Come può comportarsi quindi l’amministratore di condominio qualora scelga di sospendere ad esempio l’erogazione dell’acqua?
Ad oggi il testo dell’art. 63 delle disp. prel. c.c. sembrerebbe non porre freno a tale possibilità. Tuttavia vi è alcuna giurisprudenza di merito (si veda Tribunale di Brescia) che ha stabilito che non può darsi luogo alla sospensione del servizio di erogazione dell’acqua per uso privato del condomino, derivandone, in caso contrario,
"inevitabilmente un pregiudizio diretto ed immediato alle condizioni di vita e di salute correlate al godimento ad uso abitativo dell’unità immobiliare e perciò di valori aventi rilievo costituzionale"
(Trib.

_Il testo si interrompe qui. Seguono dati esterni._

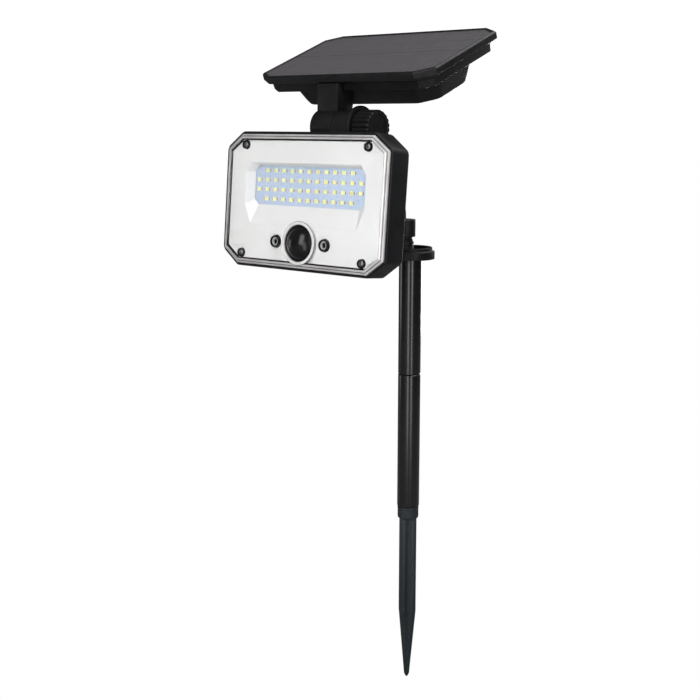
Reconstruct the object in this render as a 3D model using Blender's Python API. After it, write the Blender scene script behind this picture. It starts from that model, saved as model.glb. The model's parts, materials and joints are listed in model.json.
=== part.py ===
"""Solar flood light on a ground stake: PIR lamp head, tilting solar panel, swivel arm, tube and spike.

Metres, +Z up. The origin is on the tube's axis at soil level. The lamp faces -Y, and +X is on its right
as it is looked at from the front.
"""

import math

import bmesh
import bpy
from mathutils import Matrix, Vector

# ---------------------------------------------------------------- driving sizes
GAP = 0.0003  # clearance between pieces that touch
FIT = 0.00025  # radial clearance of a screw or a pin in its hole
PAST = 0.001  # how far a cutter runs past a face, or a boss into its wall

# Stake
TUBE_R = 0.0089
TUBE_WALL = 0.0014
LOWER_TUBE_BOTTOM = 0.0085
FLANGE_BOTTOM = 0.2094
TUBE_JOINT_Z = 0.1180
SPIGOT_LENGTH = 0.024
COLLAR_R = TUBE_R - 0.00045
SPIKE_R = TUBE_R - 0.0012
SPIKE_FIN = 0.0028
SPIKE_SHANK = 0.0812
SPIKE_LENGTH = 0.1401
SPIKE_TIP_R = 0.0018

# Base flange and its neck
FLANGE_R = TUBE_R + 0.0101
FLANGE_RIM = 0.0064
FLANGE_FLOOR = 0.0040
FLANGE_EDGE = 0.0006
RING_OUTER_R = FLANGE_R - 0.0018
RING_INNER_R = FLANGE_R - 0.0034
RING_RISE = 0.0027
NECK_FORWARD = FLANGE_R - 0.0121
NECK_R = 0.0060
NECK_FLARE_R = 0.0082
NECK_TAPER = (0.0012, 0.0054)  # from the floor up, and from the neck's top down
NECK_TOP = FLANGE_BOTTOM + 0.0160
NECK_RIB = (-0.0079, -0.0063)
STUB_R = 0.0042
STUB_TOP = FLANGE_BOTTOM + 0.0266
STUB_PILOT = 0.0115
WALL_SCREW_R = 0.0019
WALL_SCREW_CIRCLE = TUBE_R + 0.0033
WALL_SCREW_ANGLES = (90, -5, 185)

# Swivel collar and arm
SWIVEL_BOTTOM = FLANGE_BOTTOM + 0.0176
SWIVEL_TOP = FLANGE_BOTTOM + 0.0311
SWIVEL_R = 0.0080
SWIVEL_SCREW_R = 0.0016
SWIVEL_SCREW_LENGTH = 0.0120
SWIVEL_HEAD_R = 0.0028
SWIVEL_HEAD = 0.0016
SWIVEL_WASHER = 0.0005
ARM_HALF_WIDTH = 0.0045
ARM_DEPTH = 0.0090
ARM_BACK = 0.0037  # from the swivel axis forward to the arm's back edge
ARM_START = 0.0020  # the arm's lower end above the collar's
ARM_BEND_R = 0.0280
ARM_BEND_Z = FLANGE_BOTTOM + 0.0336

# Lamp head
LENS_W = 0.1500
LENS_H = 0.0927
LENS_CUT = (0.0140, 0.0103)
LENS_BEVEL = 0.0030
LENS_BEVEL_DEPTH = 0.0018
LENS_PLATE = 0.0022
LENS_DEPTH = 0.0046
LENS_LIP = 0.0038
LENS_LEDGE = 0.0036
GASKET_LIP = 0.0032
GASKET = 0.0009
HOUSING_RIM = 0.0020
HOUSING_FRONT = 0.0025
HOUSING_SIDE = 0.0200
HOUSING_SHOULDER = 0.0240
HOUSING_DEPTH = 0.0320
HOUSING_WALL = 0.0020
HOUSING_BACK_INSET = 0.0145
LAMP_TILT = math.radians(5.3)
LENS_CENTRE = (-0.1260, FLANGE_BOTTOM + 0.0503)  # y and z of the lens centre
LENS_SCREW_X = LENS_W / 2 - 0.01815
LENS_SCREW_Z = LENS_H / 2 - 0.00765
LENS_SHAFT_R = 0.0014
LENS_SHAFT = 0.0110
LENS_HEAD_R = 0.00285
LENS_HEAD = 0.0014
LENS_COUNTERBORE = 0.0012
LENS_BOSS_R = 0.0032
LENS_BOSS = (0.0062, 0.0265)
LENS_PILOT = (0.0050, 0.0162)

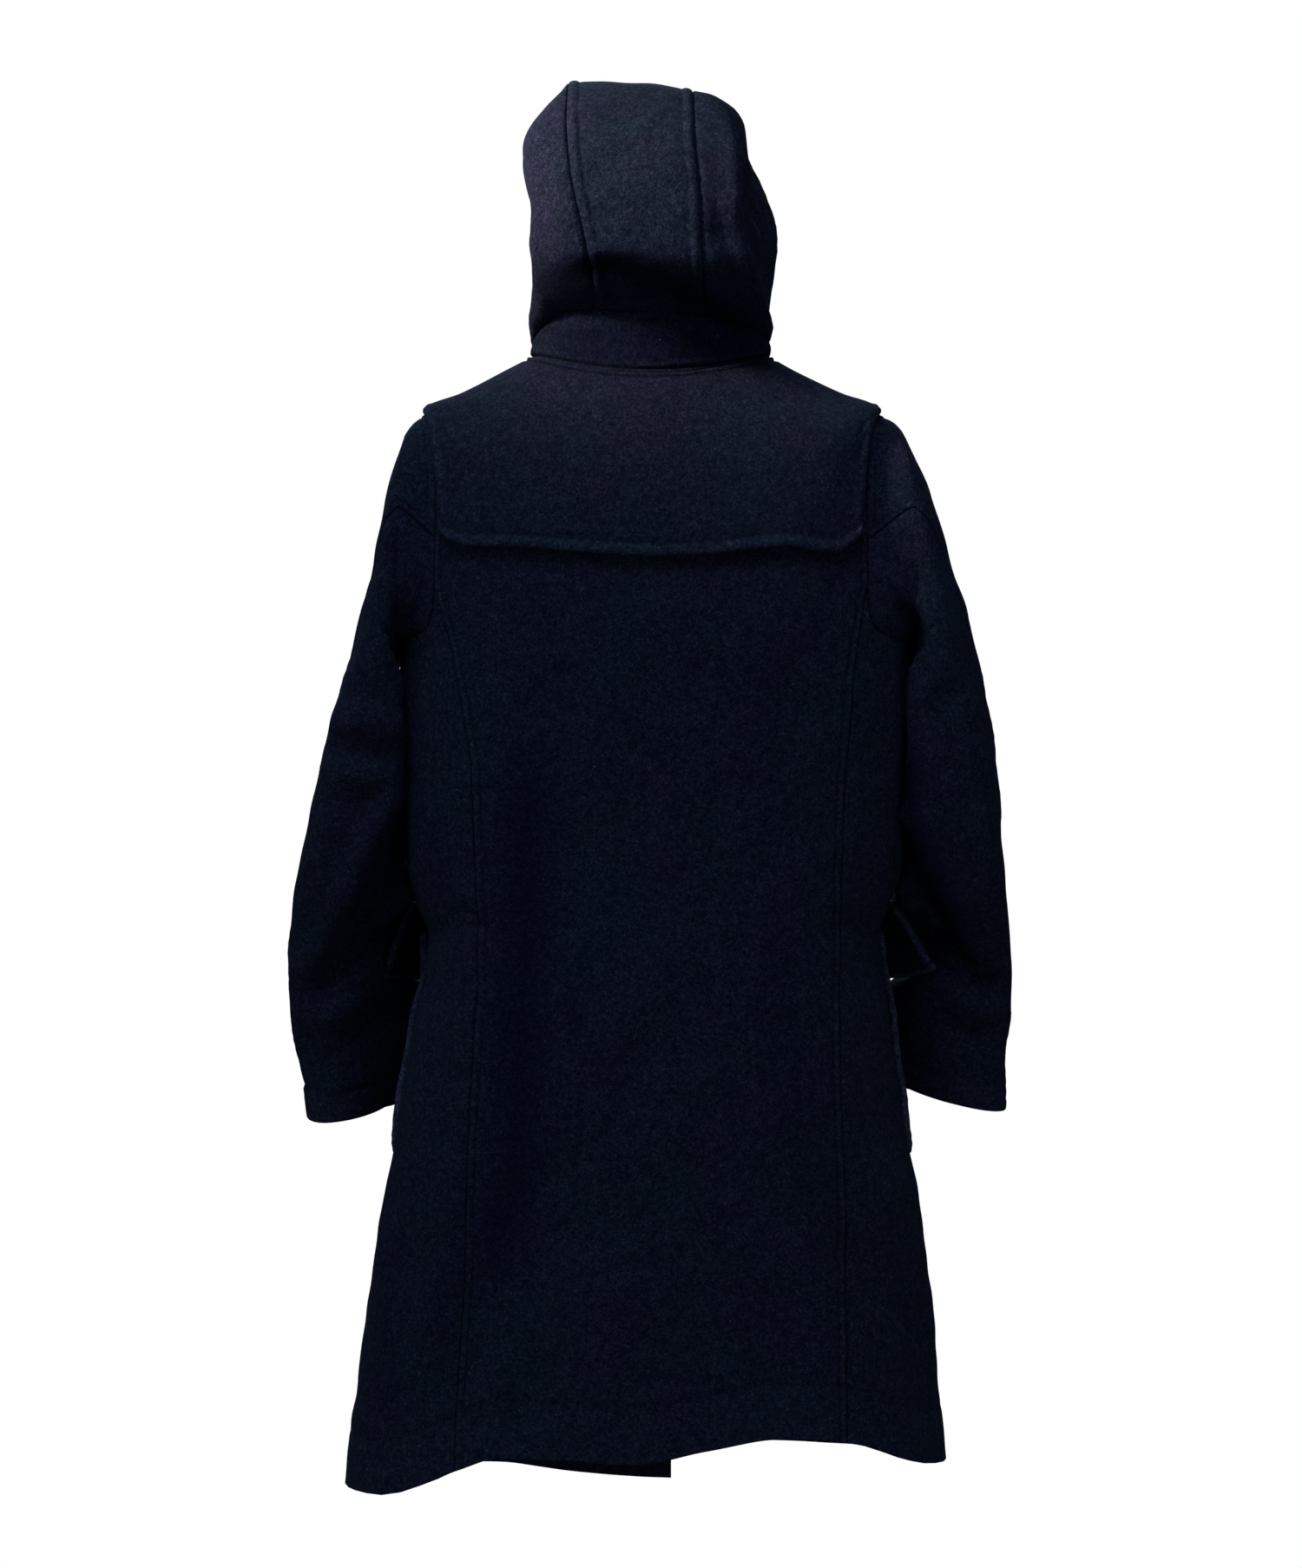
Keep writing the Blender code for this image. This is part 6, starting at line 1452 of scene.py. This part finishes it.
def build_hood_pieces():
    ths = offsets(2 * STAND_END, np.array([0, 0.4, 1.0, 2.0, 3.5, 6.0]), np.array([0, 0.4, 1.0, 2.0, 3.5, 6.0]), 120) - STAND_END
    fs = np.linspace(0, 1, 49)
    p = np.array([stand_point(ths, f) for f in fs])
    n = np.array([unit(level(ths) * 1.0) for _ in fs])
    stand = Piece(p, n)
    stand.both += 0.0006 * waves(p, 0.08, 81)
    stand.out += -0.0017 * np.exp(-((stand.t - 0.0050) / 0.0011) ** 2)
    stand.out += 0.0008 * np.exp(-((stand.t - 0.0025) / 0.0012) ** 2) + 0.0006 * np.exp(-((stand.t - 0.0080) / 0.0020) ** 2)
    stand.lip = 0.004
    obj = stand.build("hood_stand_cloth", l="free", r="free", t="seam", b="seam")
    finish_cloth(obj, ["hood_stand"], WOOL_MAT, stand, held="draped")

    us = offsets(2.0, EDGE_STEPS / STRIP_HALF, EDGE_STEPS / STRIP_HALF, 14) - 1.0
    rr = np.linspace(0, 1, 1200)
    line = strip_point(np.zeros_like(rr), rr)
    run = np.concatenate([[0], np.cumsum(np.linalg.norm(np.diff(line, axis=0), axis=1))])
    at = offsets(run[-1], FREE_STEPS, EDGE_STEPS[[0, 2, 4, 6, 8]], run[-1] / 0.0045)
    rs = np.interp(at, run, rr)
    grid_u, grid_r = np.meshgrid(us, rs)
    p = strip_point(grid_u, grid_r)
    n = normals_of(strip_point, grid_u, np.minimum(grid_r, 0.995), step=0.02)
    centre = Piece(rest_on_stand(p, -1, Piece(p, n).b), n)
    add_creases(centre, HOOD_CREASES, 1)
    centre.both += (0.0010 * waves(p, 0.07, 83) + 0.0004 * waves(p, 0.03, 84)) * smooth(centre.b / 0.02)
    for d, seed in ((centre.l, 1.0), (centre.r, 2.0)):
        centre.out += stitch(d, centre.t, at=0.0098, depth=0.0006, seed=seed) + 0.0005 * np.exp(-((d - 0.005) / 0.003) ** 2)
    centre.out += stitch(centre.t, centre.l, at=0.022, depth=0.0006)
    # weaker painted shade and highlight on the hood
    centre.press = 0.3
    obj = centre.build("hood_centre_cloth", t="free", b="seam")
    finish_cloth(obj, ["hood_centre"], WOOL_MAT, centre, held="draped")

    for side, name in ((1, "left"), (-1, "right")):
        ts = offsets(1.0, FREE_STEPS / 0.26, EDGE_STEPS / 0.26, 42)
        ss = offsets(1.0, EDGE_STEPS[[0, 2, 4, 6, 8, 12, 14]] / 0.24, EDGE_STEPS / 0.24, 40)
        surface = lambda a, b, side=side: side_point(side, a, b)
        grid_t, grid_s = np.meshgrid(ts, ss)
        p = surface(grid_t, grid_s)
        n = normals_of(surface, np.clip(grid_t, 0.004, 0.996), np.clip(grid_s, 0.004, 0.996), step=0.02)
        piece = Piece(rest_on_stand(p, 0, Piece(p, n).t), n)
        add_creases(piece, HOOD_CREASES, 1)
        q = piece.p[..., [1, 2]]
        for path, width, height, kind, skew in HOOD_SIDE_CREASES:
            piece.both += crease(q, path, width, height / 1000.0, kind, skew) * smooth((np.abs(piece.n[..., 0]) - 0.3) / 0.3)
        piece.both += (0.0010 * waves(p, 0.07, 85 + side) + 0.0004 * waves(p, 0.03, 88)) * smooth(piece.t / 0.02)
        piece.out += stitch(piece.l, piece.t, at=0.022, depth=0.0006)
        # weaker painted shade and highlight on the hood
        piece.press = 0.3
        obj = piece.build("hood_%s_cloth" % name, l="free", r="seam", t="seam", b="seam")
        finish_cloth(obj, ["hood_" + name], WOOL_MAT, piece, held="draped")


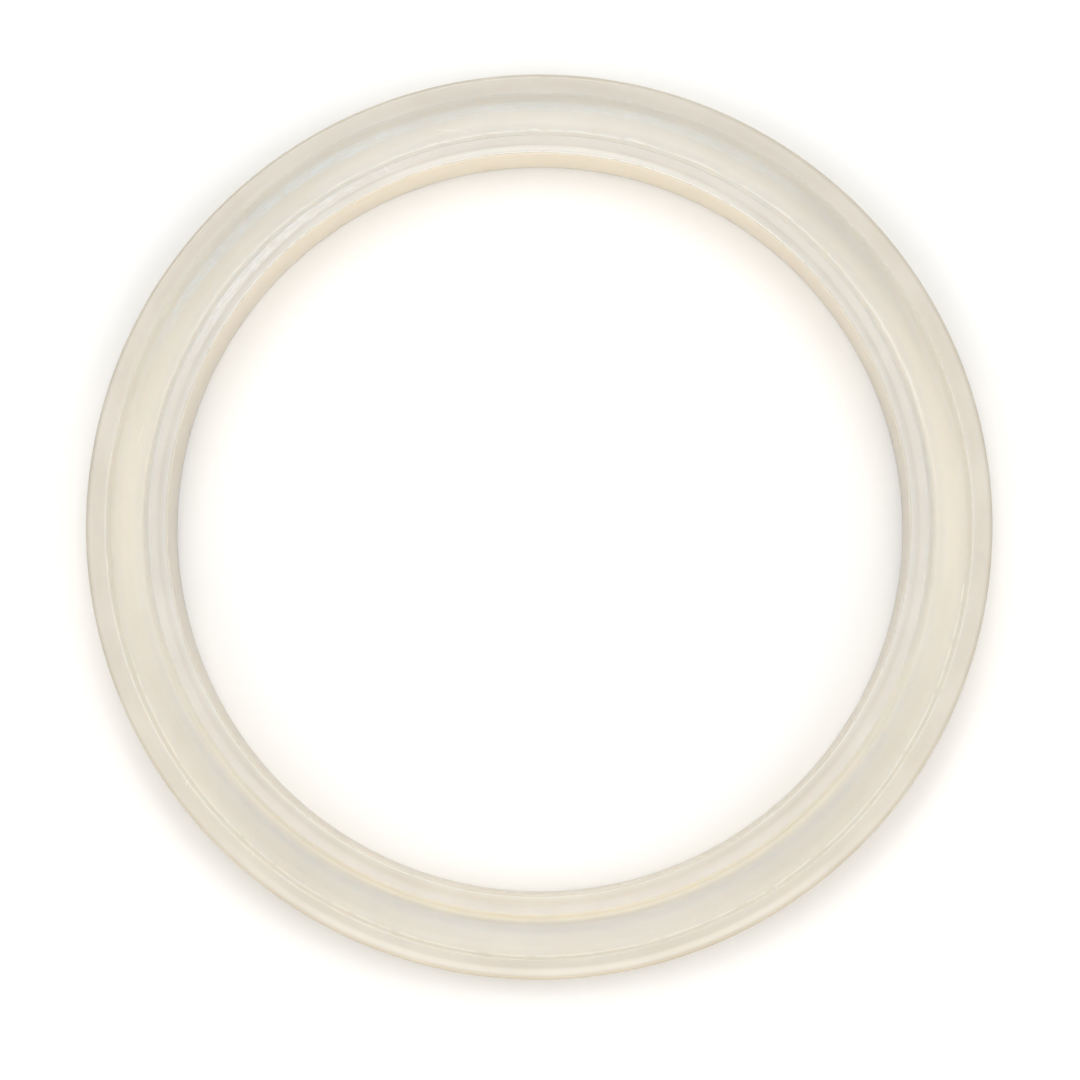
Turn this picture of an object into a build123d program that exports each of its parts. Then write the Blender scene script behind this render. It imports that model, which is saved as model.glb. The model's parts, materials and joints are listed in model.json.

Ordinario di Brescia 21 Maggio 2014).
Ciò posto, in attesa di chiarimenti interpretativi da parte della Suprema Corte di Cassazione va tenuto presente, da chi sarà chiamato in questa fase a valutare il distacco di cui alla norma in commento (amministratore di condominio) e voglia procedere alla sospensione di beni essenziali al singolo condomino quali l’acqua potabile, come non soltanto l’ONU, con la risoluzione dell'Assemblea generale del 28 luglio 2010 (GA/10967), abbia dichiarato il diritto all'acqua un diritto umano universale e fondamentale, essenziale al pieno godimento della vita e fondamentale per tutti gli altri diritti umani, ma come a seconda della singola fattispecie concreta che sarà chiamato a gestire potrebbero configurarsi delle vere e proprie responsabilità penali a suo carico.